If and when this is not possible, the state will release a child from the foster care system into a pool of children to be adopted. Sadly, many children in this pool have a history of abuse or neglect, which creates additional challenges to successfully parenting them.
We have been talking about starting a family almost the entire time that we’ve been together, and have been more seriously working towards that goal since we got married two years ago. We have had many long, difficult conversations with each other and with various professionals in order to understand all of our options. We know that we want to start a family based on openness and honesty, and one built on life-long connection and stability. For these reasons, we knew early on that foster care was not the right option for us.

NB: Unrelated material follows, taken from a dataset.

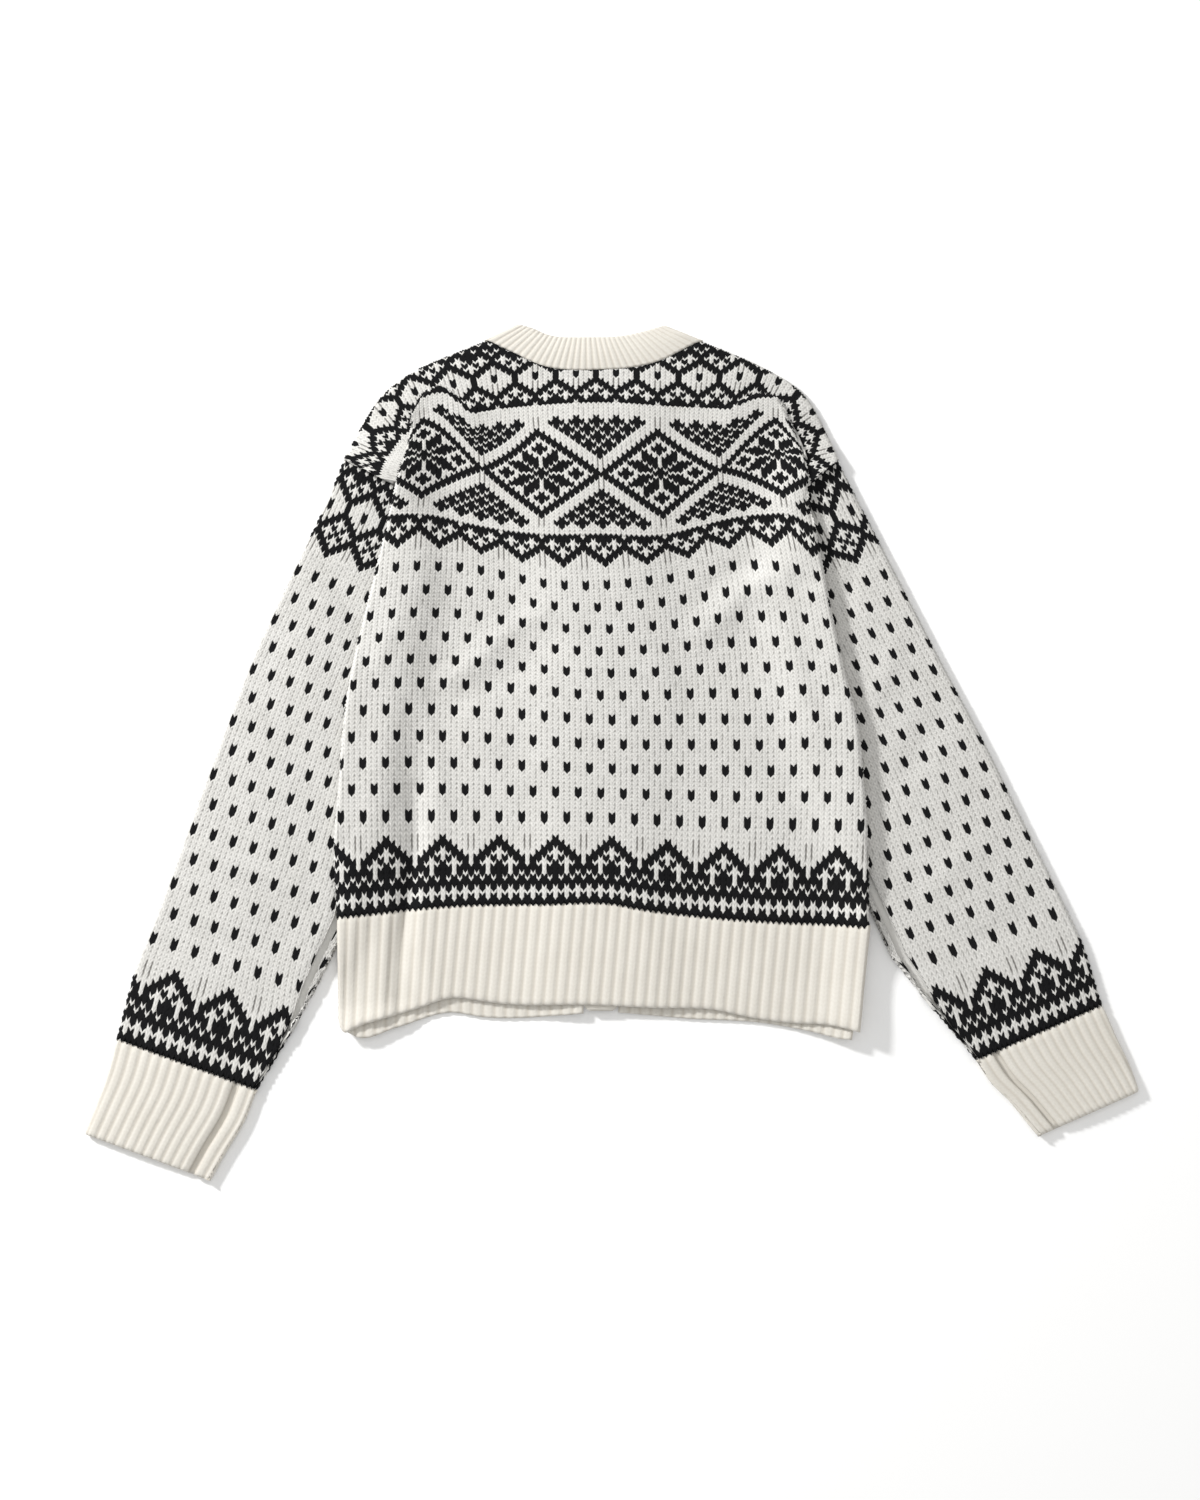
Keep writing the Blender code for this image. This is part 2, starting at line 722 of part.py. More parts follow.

Deciding whether to pursue adoption or surrogacy first was a more difficult choice, as they both offer the option of starting a family built on life-long connection and stability. They both also have steep costs associated with them, anywhere from $20,000 to $120,000 depending on the particular path taken (domestic or international adoption, infant or an older child, first-time surrogate or proven surrogate, etc). Ultimately, it was a personal decision that we needed to make in terms of which option felt like the better fit for us. We are not opposed to adoption in any way. But we have decided to pursue gestational surrogacy for now.
If we were an opposite-sex couple, one might consider this our “trying to get pregnant” stage.
When you take this perspective it’s difficult not to wonder why we don’t regularly ask opposite-sex couples if they’ve thought about adoption when they announce they are trying to get pregnant.
Isn’t ensuring that all children have a safe, loving, and stable home with the same opportunities to grow and thrive the responsibility of society as a whole?
As blogger Julie Robichaux has written,
“Don't fertile people have the same chance to adopt a child in need? That's a shared obligation, and when infertile people are singled out to bear it while others excuse themselves because conception was easy for them – well, it rankles.”
We are happy to talk about our choices when we are asked with sincere curiosity. The most difficult part for us is when these questions and comments convey implied judgement and the notion that we should justify ourselves for not choosing to pursue what the questioner might believe to be the simple, more obvious path. Simply put, there is no simple, obvious path to starting a family. And every family’s path is different and unique.